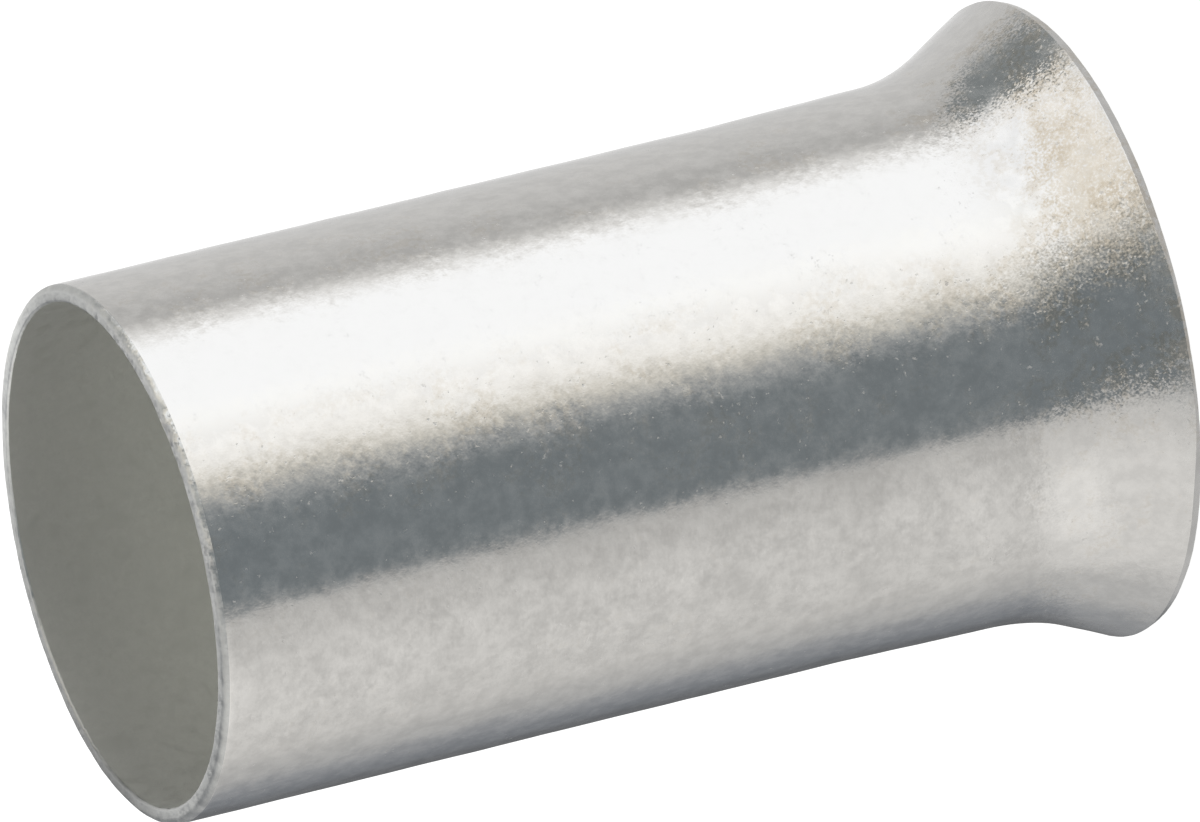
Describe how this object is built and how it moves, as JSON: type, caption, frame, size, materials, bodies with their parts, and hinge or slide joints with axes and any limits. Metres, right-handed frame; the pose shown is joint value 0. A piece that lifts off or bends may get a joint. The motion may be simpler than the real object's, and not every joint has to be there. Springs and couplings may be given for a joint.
{
  "type": "wire ferrule",
  "caption": "Bare wire ferrule: a thin-walled tinned copper tube, cut square at one end and flared into a bell mouth at the other.",
  "frame": {"origin": "centre of the flared mouth, on the plane that its rim stands on", "axes": "+Z along the tube's axis, from the flared mouth to the cut end; X and Y are any two directions across the tube"},
  "size_m": [0.0074, 0.0074, 0.012],
  "materials": {
    "tinned_copper": "satin"
  },
  "bodies": {
    "root": {"ferrule": "tinned_copper"}
  },
  "joints": []
}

AIM
Your task is to return the full listing exactly as it was given.

SOLUTION FOR THIS PROBLEM
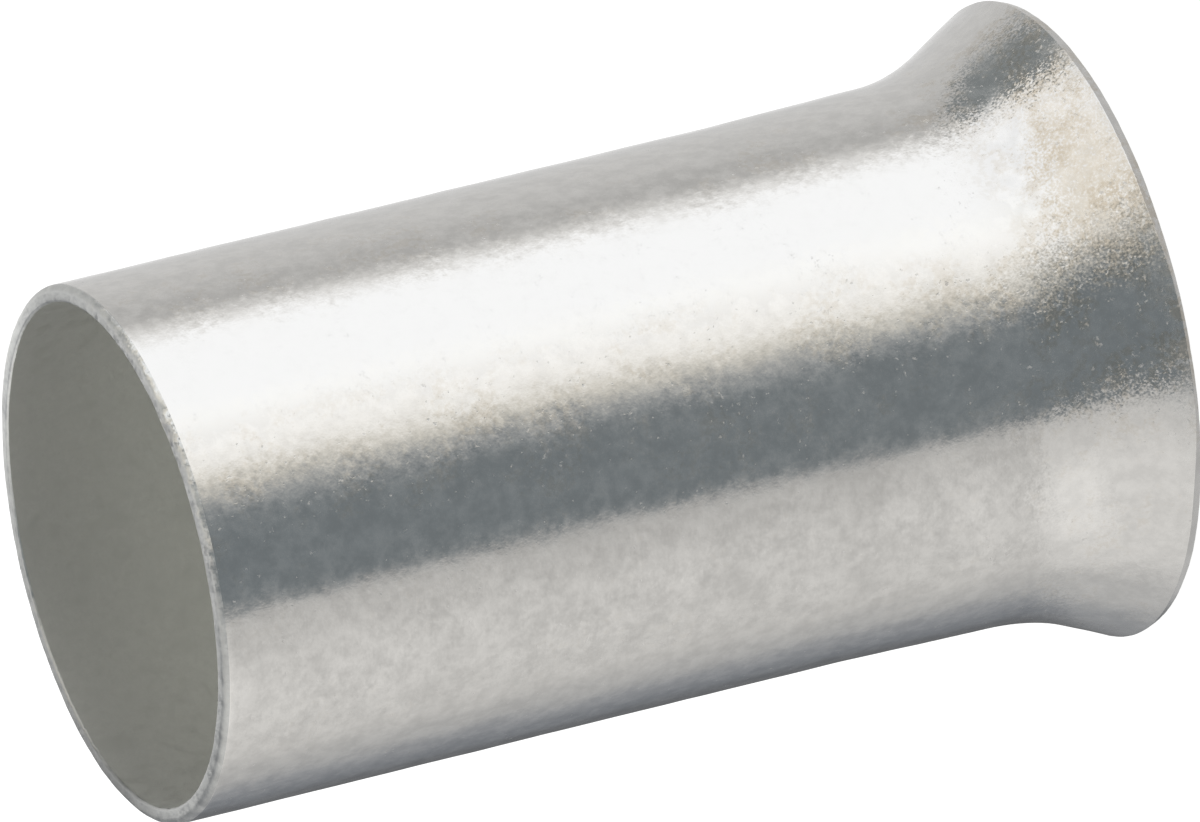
Describe how this object is built and how it moves, as JSON: type, caption, frame, size, materials, bodies with their parts, and hinge or slide joints with axes and any limits. Metres, right-handed frame; the pose shown is joint value 0. A piece that lifts off or bends may get a joint. The motion may be simpler than the real object's, and not every joint has to be there. Springs and couplings may be given for a joint.
{
  "type": "wire ferrule",
  "caption": "Bare wire ferrule: a thin-walled tinned copper tube, cut square at one end and flared into a bell mouth at the other.",
  "frame": {"origin": "centre of the flared mouth, on the plane that its rim stands on", "axes": "+Z along the tube's axis, from the flared mouth to the cut end; X and Y are any two directions across the tube"},
  "size_m": [0.0074, 0.0074, 0.012],
  "materials": {
    "tinned_copper": "satin"
  },
  "bodies": {
    "root": {"ferrule": "tinned_copper"}
  },
  "joints": []
}